Parfait. Et maintenant ? Le mois dernier, c’était un rapport du Sénat qui disait peu ou prou la même chose. Peu auparavant, il y avait eu une mission flash, puis les propos forts du Premier ministre de l’époque, Michel Barnier. Bref, une succession de prises de positions, toutes assurément utiles. Mais n’est-on pas arrivé à un moment où l’engagement devrait primer sur l’énoncé d’un simple constat ? Peut-on se contenter de ces coups de colère à répétition ? Par exemple, les équipes de pédopsychiatrie continuent de travailler alors qu’elles donnent des rendez-vous à dix-huit mois à des adolescents en danger; est-ce une pratique bien éthique ? Des secteurs de psychiatrie fonctionnent, parfois, sans le moindre psychiatre, est-ce bien normal ? D’autres équipes continuent d’attacher ou d’isoler des patients, faute, disent-elles, de moyens humains, « et dans la souffrance psychique ». Certes… Mais est-ce toujours éthique que de continuer à prodiguer « des soins dégradés » ? N’y a-t-il, en somme, rien d’autre à faire que de se plaindre et d’énoncer, par exemple, que le premier centre de pédopsychiatrie en France – celui de l’hôpital la Pitié-Salpêtrière – fonctionne avec 20% de lits fermés ?
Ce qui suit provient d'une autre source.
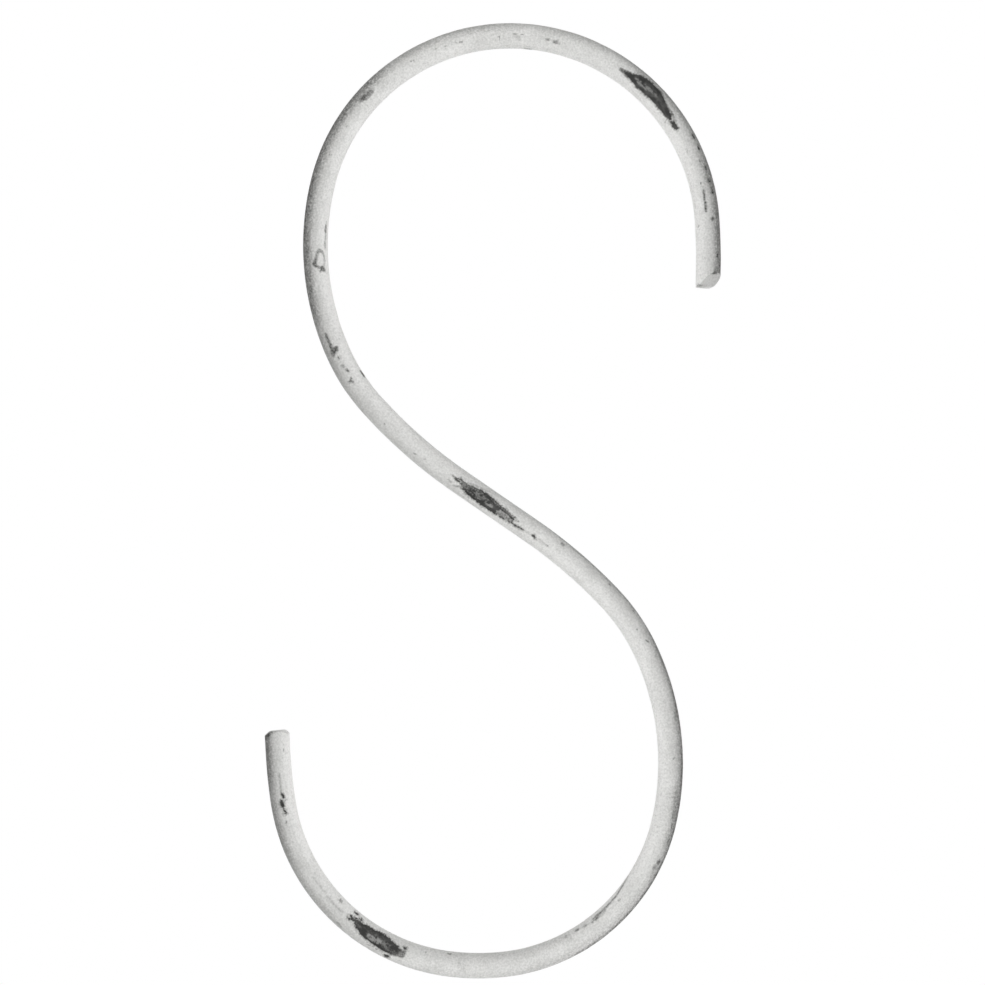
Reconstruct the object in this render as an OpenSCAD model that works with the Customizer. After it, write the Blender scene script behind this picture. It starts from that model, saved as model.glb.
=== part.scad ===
// S hook: one length of round iron bar, bent by hand into two open hooks.
// The upper hook goes over a rail, and what is hung up goes in the lower one.
// The bar lies in the XZ plane with Z up. The origin is the rail seat: the
// highest point of the inside of the upper hook.

/* [Bar] */
// Diameter of the round bar
bar_d = 5; // [3:0.5:8]

/* [Upper hook] */
// Centreline radius of the crown, on the tip's side of the rail seat
crown_front_r = 39.5; // [32:0.5:55]
// Angle bent on the tip's side of the rail seat
crown_front_angle = 86; // [60:0.5:100]
// Centreline radius of the crown, on the shank's side of the rail seat
crown_back_r = 38.5; // [32:0.5:55]
// Angle bent on the shank's side of the rail seat
crown_back_angle = 76.5; // [65:0.5:85]
// Angle of the slacker bend down the back of the upper hook
upper_flank_angle = 37; // [28:0.5:45]
// Angle of the bend that turns the upper hook into the shank
upper_shoulder_angle = 18.5; // [12:0.5:25]
// Angle of the last few degrees before the upper tip
upper_tip_angle = 5; // [1:0.5:15]

/* [Shank] */
// Length of the straight stretch between the two hooks
shank_length = 17; // [5:0.5:40]
// Centreline radius of the slow bends at both ends of the straight
ease_r = 100; // [60:5:150]
// Angle of the slow bend above the straight
upper_ease_angle = 13.5; // [8:0.5:18]
// Angle of the slow bend below the straight
lower_ease_angle = 12; // [8:0.5:18]
// Centreline radius of the two shoulders, where shank and hook meet
shoulder_r = 39.5; // [30:0.5:50]
// Centreline radius of the two slack bends down the hooks' flanks
flank_r = 53; // [42:0.5:70]
// Centreline radius of the last few degrees before both tips
tip_r = 110; // [60:5:150]

/* [Lower hook] */
// Angle of the bend that turns the shank into the lower hook
lower_shoulder_angle = 18; // [12:0.5:25]
// Angle of the slacker bend down the back of the lower hook
lower_flank_angle = 38; // [28:0.5:45]
// Centreline radius of the bowl, on the shank's side
bowl_back_r = 37; // [32:0.5:50]
// Angle bent on the shank's side of the bowl
bowl_back_angle = 73; // [60:0.5:80]
// Centreline radius of the flatter floor of the bowl
bowl_floor_r = 50; // [40:0.5:80]
// Angle of the floor of the bowl
bowl_floor_angle = 9.5; // [4:0.5:15]
// Centreline radius of the bowl, on the tip's side
bowl_front_r = 38.5; // [32:0.5:50]
// Angle bent on the tip's side of the bowl
bowl_front_angle = 76.5; // [55:0.5:85]
// Angle of the last few degrees before the lower tip
lower_tip_angle = 5.5; // [1:0.5:15]

/* [Sheared ends] */
// Straight bar left before the upper cut, measured on the centreline
upper_end_length = 3.1; // [2.5:0.1:12]
// Lean of the upper cut, which leaves the inside of the bend longer
upper_cut_lean_angle = 28; // [0:1:35]
// Turn of the upper cut towards the front of the hook
upper_cut_turn_angle = 30; // [0:1:35]
// How far the upper cut's long lip is left standing, before it is cut off square
upper_lip_length = 1; // [0.5:0.1:3]
// Straight bar left before the lower cut, measured on the centreline
lower_end_length = 3.5; // [2.5:0.1:12]
// Lean of the lower cut, which leaves the inside of the bend longer
lower_cut_lean_angle = 2; // [0:1:35]
// Turn of the lower cut towards the back of the hook
lower_cut_turn_angle = 4; // [0:1:30]
// How far the lower cut runs over the centreline before its outer corner is cut off
lower_corner_start = 1.3; // [0.5:0.1:2]
// Slant of the cut that takes off the lower end's outer corner
lower_corner_angle = 40; // [30:1:60]

/* [Hidden] */

// Facets round the bar, and round a full turn of a bend
bar_facets = 48;
bend_facets = 180;
// Neighbouring lengths of bar lap, and every second one is a hair thinner than
// the bar, so that they join into one solid without sharing a surface.
lap = 0.2;
hair = 0.02;

// The bar runs from the crown's highest point in two ways, to each of its tips.
// A bend is [radius, angle], with a negative radius where it turns to the right.
// A straight is [0, length]. The last one has the waste that the shears take off.
shear_waste = bar_d;
run_to_upper_tip = [
    [-crown_front_r, crown_front_angle],
    [-tip_r, upper_tip_angle],
    [0, upper_end_length + shear_waste]
];
run_to_lower_tip = [
    [crown_back_r, crown_back_angle],
    [flank_r, upper_flank_angle],
    [shoulder_r, upper_shoulder_angle],
    [ease_r, upper_ease_angle],
    [0, shank_length],
    [-ease_r, lower_ease_angle],
    [-shoulder_r, lower_shoulder_angle],
    [-flank_r, lower_flank_angle],
    [-bowl_back_r, bowl_back_angle],
    [-bowl_floor_r, bowl_floor_angle],
    [-bowl_front_r, bowl_front_angle],
    [-tip_r, lower_tip_angle],
    [0, lower_end_length + shear_waste]
];

// A station is [x, z, heading]: a point of the centreline and the way it runs.
front_of_crown = [0, bar_d / 2, 0];
back_of_crown = [0, bar_d / 2, 180];

// The station where one length of bar ends.
function station_after(at, length) =
    let (r = length[0], from = at[2], to = from + sign(r) * length[1])
    r == 0
        ? [at[0] + length[1] * cos(from), at[1] + length[1] * sin(from), from]
        : [at[0] + r * (sin(to) - sin(from)), at[1] + r * (cos(from) - cos(to)), to];

// The stations where the lengths of a run begin.
function stations(at, run, i = 0) =
    i == len(run) - 1 ? [at] : concat([at], stations(station_after(at, run[i]), run, i + 1));

// Places children at a station, with the bar leaving along +X and its left side on +Z.
module at_station(at) {
    translate([at[0], 0, at[1]]) rotate([0, -at[2], 0]) children();
}

// A straight length of bar, which leaves the origin along +X.
module straight(length, d, over) {
    translate([-over, 0, 0])
        rotate([0, 90, 0]) cylinder(h = length + 2 * over, d = d, $fn = bar_facets);
}

// An evenly bent length of bar, which leaves the origin along +X and turns left
// with a positive radius or right with a negative one.
module bend(radius, angle, d, over) {
    side = sign(radius);
    over_angle = over / abs(radius) * 180 / PI;
    translate([0, 0, radius])
        rotate([90, 0, 0])
            rotate_extrude(
                start = side * (-90 - over_angle),
                angle = side * (angle + 2 * over_angle),
                $fn = bend_facets
            )
                translate([abs(radius), 0]) circle(d = d, $fn = bar_facets);
}

// The lengths of one run, end to end. The first or the second one, as thin_from
// says with 0 or 1, and every second one after it are the thinner ones.
module bent_run(first, run, thin_from) {
    starts = stations(first, run);
    for (i = [0 : len(run) - 1]) {
        thinner = i % 2 == thin_from;
        d = thinner ? bar_d - hair : bar_d;
        over = thinner ? lap : 0;
        at_station(starts[i])
            if (run[i][0] == 0) straight(run[i][1], d, over);
            else bend(run[i][0], run[i][1], d, over);
    }
}

// What the shears take off a run's last length. A cut is [distance, lean, turn]:
// all past a plane that crosses the centreline at that distance, that faces the
// outside of the last bend by its lean and the front of the hook by its turn.
module sheared_off(first, run, cuts) {
    last_start = stations(first, run)[len(run) - 1];
    for (cut = cuts)
        at_station(station_after(last_start, [0, cut[0]]))
            rotate([0, -cut[1], -cut[2]])
                translate([0, -bar_d, -bar_d]) cube(2 * bar_d);
}

// Where the plane of the corner's cut crosses the centreline, past the bar's end.
lower_corner_length = lower_end_length + lower_corner_start * tan(lower_corner_angle);

upper_cuts = [
    [upper_end_length, upper_cut_lean_angle, upper_cut_turn_angle],
    [upper_end_length + upper_lip_length, 0, 0]
];
lower_cuts = [
    [lower_end_length, lower_cut_lean_angle, -lower_cut_turn_angle],
    [lower_corner_length, lower_corner_angle, 0]
];

module s_hook() {
    color([0.83, 0.83, 0.81])
    difference() {
        union() {
            bent_run(front_of_crown, run_to_upper_tip, 0);
            bent_run(back_of_crown, run_to_lower_tip, 1);
        }
        sheared_off(front_of_crown, run_to_upper_tip, upper_cuts);
        sheared_off(back_of_crown, run_to_lower_tip, lower_cuts);
    }
}

s_hook();
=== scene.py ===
import math

import bpy
import numpy as np
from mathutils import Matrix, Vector


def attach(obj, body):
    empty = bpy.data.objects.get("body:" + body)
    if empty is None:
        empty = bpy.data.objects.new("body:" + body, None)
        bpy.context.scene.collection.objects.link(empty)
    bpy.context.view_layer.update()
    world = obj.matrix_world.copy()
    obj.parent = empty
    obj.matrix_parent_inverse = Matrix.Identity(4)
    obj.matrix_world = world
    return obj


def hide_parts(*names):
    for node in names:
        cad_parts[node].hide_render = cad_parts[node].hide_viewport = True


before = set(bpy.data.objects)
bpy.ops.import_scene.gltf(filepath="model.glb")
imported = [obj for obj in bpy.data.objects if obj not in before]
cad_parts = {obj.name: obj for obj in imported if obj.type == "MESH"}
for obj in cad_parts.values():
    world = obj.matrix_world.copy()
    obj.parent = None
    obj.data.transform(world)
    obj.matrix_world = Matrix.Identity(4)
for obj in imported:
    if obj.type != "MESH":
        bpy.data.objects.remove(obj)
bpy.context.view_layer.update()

# ---------------------------------------------------------------------------
# The hook
# One length of 5 mm round iron rod, sheared off and bent by hand round formers
# into two open hooks. A thick off-white paint is brushed on, and years of use
# have rubbed it down to the iron in patches. Its outer flanks are painted grey,
# partly as rubbed paint and partly as painted shade, and the insides of the bends
# are painted lighter, as painted light.
# ---------------------------------------------------------------------------
mm = 0.001

# The straight bar lies along X with its front up, before it is bent.
bar_radius = 2.5 * mm
facets_round_bar = 64
widest_ring_gap = 0.27 * mm         # about as wide as a facet
end_length = 4 * mm                 # each end is one long ring until its faces are cut
shear_waste = 5 * mm
rings_reach = 1.4 * end_length      # past the furthest point of its faces
rim_segments = 4
weld_distance = 0.001 * mm

# Each stretch of the finished hook, from the upper tip to the lower one: the
# radius of a bend and the degrees it turns to the left, or a straight and 0.
stretches = [
    (3.1 * mm, 0), (110 * mm, 5),                                       # upper tip
    (39.5 * mm, 86), (38.5 * mm, 76.5),                                 # crown
    (53 * mm, 37), (39.5 * mm, 18.5), (100 * mm, 13.5),                 # flank and shoulder
    (17 * mm, 0),                                                       # shank
    (100 * mm, -12), (39.5 * mm, -18), (53 * mm, -38),                  # shoulder and flank
    (37 * mm, -73), (50 * mm, -9.5), (38.5 * mm, -76.5),                # bowl
    (110 * mm, -5.5), (3.5 * mm, 0),                                    # lower tip
]
stretches_to_crown_top = 3
lengths = [size * math.radians(abs(turn)) if turn else size for size, turn in stretches]
bar_length = sum(lengths)
middle_length = bar_length - 2 * end_length
ring_count = math.ceil(middle_length / widest_ring_gap)
ring_gap = middle_length / ring_count

# Each end: where it is, which way is out, and its flat faces: how far out each one
# crosses the middle line, how it looks (along the bar, to the left, to the front),
# and how far the paint rounds its rim. The upper end has one slanting face, with its
# long lip cut off square. The lower one is nearly square, with both corners eased.
sheared_ends = [
    (0, -1, [
        (0.85 * mm, Vector((-1, 0, 0)), 0),
        (0.25 * mm, Vector((-0.765, -0.469, 0.441)), 0.18 * mm),
        (0.5 * mm, Vector((-0.925, -0.322, 0.201)), 0),
    ]),
    (bar_length, 1, [
        (1.4 * mm, Vector((0.766, 0.643, 0)), 0),
        (0.18 * mm, Vector((0.997, 0.035, -0.070)), 0.24 * mm),
        (0.92 * mm, Vector((0.866, -0.5, 0)), 0),
        (0.56 * mm, Vector((0.94, 0.34, 0)), 0),
    ]),
]

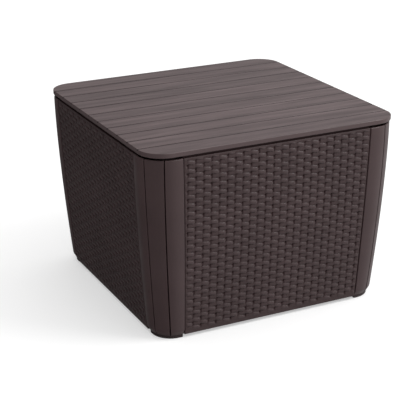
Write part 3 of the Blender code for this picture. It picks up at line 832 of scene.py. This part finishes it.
def post_levels():
    """Heights of the rings, each with how far the outside is drawn in there."""
    levels = [(BODY_BOTTOM, POST_LOW_EDGE), (BODY_BOTTOM + POST_LOW_EDGE, 0.0)]
    chamfer = np.linspace(BODY_BOTTOM + 2.5 * POST_LOW_EDGE, POST_CHAMFER_TOP - POST_BEND, 4)
    straight = np.linspace(POST_CHAMFER_TOP + POST_BEND, RIM_TOP - POST_TOP_EDGE, 26)
    levels += [(float(z), 0.0) for z in (*chamfer, *straight)]
    return levels + rounded_edge(RIM_TOP, -1, POST_TOP_EDGE, (0.3, 0.6, 0.9, 1.2, QUARTER_TURN))


def make_posts():
    sections = [(z, post_ring(z, shrink)) for z, shrink in post_levels()]
    verts, faces = loft([[(x, y, z) for x, y, sunk in section] for z, section in sections])
    # Relief for the material: low in the grooves and at the seams, where it paints shade
    relief = [1 - sunk for z, section in sections for x, y, sunk in section]
    for turn, corner in enumerate(CORNERS):
        item = make_object(f"post_{corner}", verts, faces)
        add_values(item, "relief", relief)
        item.data.transform(Matrix.Rotation(turn * QUARTER_TURN, 4, "Z"))
        dress(item, "post")
        smooth(item, 35)
        attach(item, "box", f"corner_post_{corner}")


# ---------------------------------------------------------------- lid

def square_ring(width, corner, z, steps):
    return [(x, y, z) for x, y in rounded_square(width, corner, steps)]


def lid_blank():
    """Rounded plate with rounded edges, a little taller than the finished lid."""
    levels = rounded_edge(LID_LOW.z, 1, LID_LOW_EDGE, np.linspace(QUARTER_TURN, 0, 5))
    levels += rounded_edge(LID_HIGH.z + LID_SPARE, -1, LID_EDGE, np.linspace(0, QUARTER_TURN, 9))
    rings = []
    for z, shrink in levels:
        rings.append(square_ring(LID_WIDTH - 2 * shrink, LID_CORNER - shrink, z, LID_STEPS))
    return make_object("lid_planked", *loft(rings))


def plank_block():
    """Block whose top has the shape of the planks: flat crowns between rounded grooves."""
    half = PLANK_GROOVE_WIDTH / 2
    outline = [(-BLOCK_REACH, LID_HIGH.z)]
    for i in range(PLANK_GROOVES):
        middle = (i - (PLANK_GROOVES - 1) / 2) * PLANK_PITCH
        for t in np.linspace(-1, 1, PLANK_GROOVE_STEPS):
            sunk = PLANK_GROOVE_DEPTH * (0.5 + 0.5 * math.cos(math.pi * t)) ** 0.8
            outline.append((middle + half * t, LID_HIGH.z - sunk))
    below = LID_LOW.z - CUT_MARGIN
    outline += [(BLOCK_REACH, LID_HIGH.z), (BLOCK_REACH, below), (-BLOCK_REACH, below)]
    outline.reverse()
    rings = [[(x, y, z) for y, z in outline] for x in (-BLOCK_REACH, BLOCK_REACH)]
    return make_object("planks", *loft(rings))


def liner_pocket():
    """The space under the lid's top that the liner fills."""
    corner = LID_CORNER - (LID_WIDTH - POCKET_WIDTH) / 2
    levels = (LID_LOW.z - POCKET_BELOW, LINER_TOP + GAP)
    rings = [square_ring(POCKET_WIDTH, corner, z, POCKET_STEPS) for z in levels]
    return make_object("pocket", *loft(rings))


def make_lid():
    """Rounded plate cut by a planked block above and by the liner's pocket below."""
    item = lid_blank()
    block = plank_block()
    pocket = liner_pocket()
    add_boolean(item, "INTERSECT", block)
    add_boolean(item, "DIFFERENCE", pocket)
    apply_booleans(item, block, pocket)
    dress(item, "lid")
    smooth(item, 30)
    weighted = item.modifiers.new("normals", "WEIGHTED_NORMAL")
    weighted.keep_sharp = True
    weighted.weight = 100
    attach(item, "lid", "lid_top")


# ---------------------------------------------------------------- small parts

def screw_profile():
    """Pan head, ringed shank and blunt tip, as (radius, height over the seat)."""
    angles = np.linspace(0, HEAD_ARC, 7)
    profile = [(HEAD_RADIUS * math.sin(a), HEAD_HEIGHT * math.cos(a)) for a in angles]
    profile += [(HEAD_RADIUS, HEAD_BAND), (HEAD_RADIUS - HEAD_EDGE, GAP), (SHANK_RADIUS, GAP)]
    for i in range(THREAD_TURNS):
        z = -THREAD_START - i * THREAD_PITCH
        profile += [(SHANK_RADIUS, z), (SHANK_RADIUS - THREAD_DEPTH, z - THREAD_PITCH / 2)]
    return profile + [(TIP_RADIUS, TIP_LENGTH - SHANK_LENGTH), (0, -SHANK_LENGTH)]


def screw_mesh():
    """The screw turned round +Z, with a cross recess in its head."""
    profile = screw_profile()
    verts, faces = [], []
    for radius, z in profile:
        for k in range(SCREW_SIDES):
            angle = 2 * math.pi * k / SCREW_SIDES
            verts.append((radius * math.cos(angle), radius * math.sin(angle), z))
    for level in range(len(profile) - 1):
        upper, lower = level * SCREW_SIDES, (level + 1) * SCREW_SIDES
        for k in range(SCREW_SIDES):
            j = (k + 1) % SCREW_SIDES
            faces.append((upper + k, lower + k, lower + j, upper + j))
    master = make_object("screw_master", verts, faces)
    with editing(master.data) as bm:
        bmesh.ops.remove_doubles(bm, verts=bm.verts, dist=TINY)
        bmesh.ops.recalc_face_normals(bm, faces=bm.faces)

    slots = []
    for x, y in ((CROSS_LENGTH / 2, CROSS_WIDTH / 2), (CROSS_WIDTH / 2, CROSS_LENGTH / 2)):
        slots.append(((-x, -y, HEAD_HEIGHT - CROSS_DEPTH), (x, y, HEAD_HEIGHT + CROSS_DEPTH)))
    cross = make_blocks("cross", slots)
    add_boolean(master, "DIFFERENCE", cross).use_self = True
    apply_booleans(master, cross)
    dress(master, "steel")
    smooth(master, 35)
    shape = master.data
    bpy.data.objects.remove(master)
    return shape


def screw_axis(node):
    """Top of the head of a CAD screw, and the direction from its tip to there."""
    points = np.array([v.co for v in nodes[node].data.vertices])
    tip = points[np.argmax(np.linalg.norm(points - points.mean(0), axis=1))]
    apex = points[np.argmax(np.linalg.norm(points - tip, axis=1))]
    return Vector(apex), Vector(apex - tip).normalized()


def make_screws():
    """One screw for each screw of the CAD model, each turned by a random angle."""
    shape = screw_mesh()
    for body, members in frame["record"]["behaviour"]["bodies"].items():
        for node in members:
            if "screw" not in node:
                continue
            apex, axis = screw_axis(node)
            spin = Matrix.Rotation(float(rng.uniform(0, QUARTER_TURN)), 4, "Z")
            item = link_object(f"drive_{node}", shape)
            seat = Matrix.Translation(apex - axis * HEAD_HEIGHT)
            item.matrix_world = seat @ axis.to_track_quat("Z", "Y").to_matrix().to_4x4() @ spin
            attach(item, body, node)


def dress_cad():
    """Procedural finishes and slightly broken edges on the CAD nodes that stay."""
    looks = {"floor_panel": "inner", "lid_liner": "inner"}
    for side in ("left", "right"):
        looks[f"hinge_bracket_{side}"] = "inner"
        looks[f"hinge_arm_{side}"] = "inner"
        looks[f"hinge_pin_{side}"] = "steel"
    for corner in CORNERS:
        looks[f"foot_{corner}"] = "foot"
    for node, look in looks.items():
        item = nodes[node]
        dress(item, look)
        break_edges(item, HINGE_EDGE if "hinge" in node else PLAIN_EDGE)


# ---------------------------------------------------------------- stage

def studio_glow(tree, direction, glow, upward):
    """Brightness of the studio along a direction; glow gives two positions and their two levels."""
    split = tree.nodes.new("ShaderNodeSeparateXYZ")
    tree.links.new(direction, split.inputs["Vector"])
    raised = tree.nodes.new("ShaderNodeMath")
    raised.operation = "MULTIPLY_ADD"
    raised.inputs[1].default_value = upward
    tree.links.new(split.outputs["Z"], raised.inputs[0])
    tree.links.new(split.outputs["X"], raised.inputs[2])
    ramp = tree.nodes.new("ShaderNodeMapRange")
    for name, value in zip(("From Min", "From Max", "To Min", "To Max"), glow):
        ramp.inputs[name].default_value = value
    tree.links.new(raised.outputs["Value"], ramp.inputs["Value"])
    return ramp.outputs["Result"]


def floor_seen(tree, path):
    """Pale matte floor, lifted towards white for the camera only."""
    diffuse = tree.nodes.new("ShaderNodeBsdfDiffuse")
    diffuse.inputs["Color"].default_value = (FLOOR_ALBEDO, FLOOR_ALBEDO, FLOOR_ALBEDO, 1)
    seen_only = tree.nodes.new("ShaderNodeMath")
    seen_only.operation = "MULTIPLY"
    seen_only.inputs[1].default_value = FLOOR_LIFT
    tree.links.new(path.outputs["Is Camera Ray"], seen_only.inputs[0])
    lift = tree.nodes.new("ShaderNodeEmission")
    tree.links.new(seen_only.outputs[0], lift.inputs["Strength"])
    both = tree.nodes.new("ShaderNodeAddShader")
    tree.links.new(diffuse.outputs[0], both.inputs[0])
    tree.links.new(lift.outputs[0], both.inputs[1])
    return both.outputs[0]


def floor_mirrored(tree):
    """What a glossy ray meets on the floor: the studio's glow along the ray."""
    geometry = tree.nodes.new("ShaderNodeNewGeometry")
    away = tree.nodes.new("ShaderNodeVectorMath")
    away.operation = "SCALE"
    away.inputs["Scale"].default_value = -1
    tree.links.new(geometry.outputs["Incoming"], away.inputs[0])
    mirrored = tree.nodes.new("ShaderNodeEmission")
    glow = studio_glow(tree, away.outputs[0], GLOSSY_GLOW, 0.0)
    tree.links.new(glow, mirrored.inputs["Strength"])
    return mirrored.outputs[0]


def make_floor():
    material = bpy.data.materials.new("studio_floor")
    material.use_nodes = True
    tree = material.node_tree
    tree.nodes.clear()
    path = tree.nodes.new("ShaderNodeLightPath")
    mix = tree.nodes.new("ShaderNodeMixShader")
    tree.links.new(path.outputs["Is Glossy Ray"], mix.inputs[0])
    tree.links.new(floor_seen(tree, path), mix.inputs[1])
    tree.links.new(floor_mirrored(tree), mix.inputs[2])
    output = tree.nodes.new("ShaderNodeOutputMaterial")
    tree.links.new(mix.outputs[0], output.inputs["Surface"])
    signs = ((-1, -1), (1, -1), (1, 1), (-1, 1))
    corners = [(x * FLOOR_REACH, y * FLOOR_REACH, 0) for x, y in signs]
    floor = make_object("studio_floor", corners, [(0, 1, 2, 3)])
    floor.data.materials.append(material)


def make_world():
    """One brightness for diffuse rays, one for glossy rays and a white backdrop for the camera."""
    world = bpy.data.worlds.new("studio")
    bpy.context.scene.world = world
    world.use_nodes = True
    tree = world.node_tree
    background = tree.nodes["Background"]
    background.inputs["Color"].default_value = (1, 1, 1, 1)
    direction = tree.nodes.new("ShaderNodeTexCoord").outputs["Generated"]
    path = tree.nodes.new("ShaderNodeLightPath")
    strength = studio_glow(tree, direction, DIFFUSE_GLOW, GLOW_UPWARD)
    mirrored = studio_glow(tree, direction, GLOSSY_GLOW, 0.0)
    backdrop = tree.nodes.new("ShaderNodeValue")
    backdrop.outputs[0].default_value = BACKDROP
    for kind, value in (("Is Glossy Ray", mirrored), ("Is Camera Ray", backdrop.outputs[0])):
        pick = tree.nodes.new("ShaderNodeMix")
        pick.data_type = "FLOAT"
        tree.links.new(path.outputs[kind], pick.inputs[0])
        tree.links.new(strength, pick.inputs[2])
        tree.links.new(value, pick.inputs[3])
        strength = pick.outputs[0]
    tree.links.new(strength, background.inputs["Strength"])


def add_key_light():
    light = bpy.data.lights.new("key", "AREA")
    light.energy = KEY_POWER
    light.size = KEY_SIZE
    item = link_object("key", light)
    item.location = KEY_PLACE
    item.rotation_mode = "QUATERNION"
    item.rotation_quaternion = (KEY_TARGET - KEY_PLACE).to_track_quat("-Z", "Y")
    item.visible_camera = False


def make_camera():
    """Camera aimed by its azimuth from the front, its elevation and a slight roll."""
    camera = bpy.data.cameras.new("camera")
    camera.lens = CAMERA_LENS
    camera.sensor_width = 36
    camera.clip_start = 0.05
    item = link_object("camera", camera)
    turned = Matrix.Rotation(CAMERA_AZIMUTH, 4, "Z")
    tilted = Matrix.Rotation(QUARTER_TURN - CAMERA_ELEVATION, 4, "X")
    rolled = Matrix.Rotation(CAMERA_ROLL, 4, "Z")
    item.matrix_world = Matrix.Translation(CAMERA_PLACE) @ turned @ tilted @ rolled
    bpy.context.scene.camera = item


bpy.context.scene.view_settings.view_transform = "Standard"
make_walls()
make_posts()
make_lid()
make_screws()
dress_cad()
make_floor()
make_world()
add_key_light()
make_camera()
C’est à ces questions-là que l’on aurait aimé que le Comité d’éthique réponde. Quels sont les leviers éthiques que l’on pourrait actionner pour que cessent ces désastres cliniques ? Faut-il aller vers des actes de ruptures, ou bien se réfugier vers des expériences locales en attendant des temps meilleurs? Collectivement, les professionnels de la psychiatrie peuvent-ils se contenter de se plaindre sur le manque de moyens et regarder le soir des documentaires sur la crise de la psychiatrie ?

On attendait des pistes, marquées du signe d’un éthique de l’engagement pour essayer de casser ce fatalisme, et voilà qu’après ce vingt-et-unième rapport, on les attend toujours.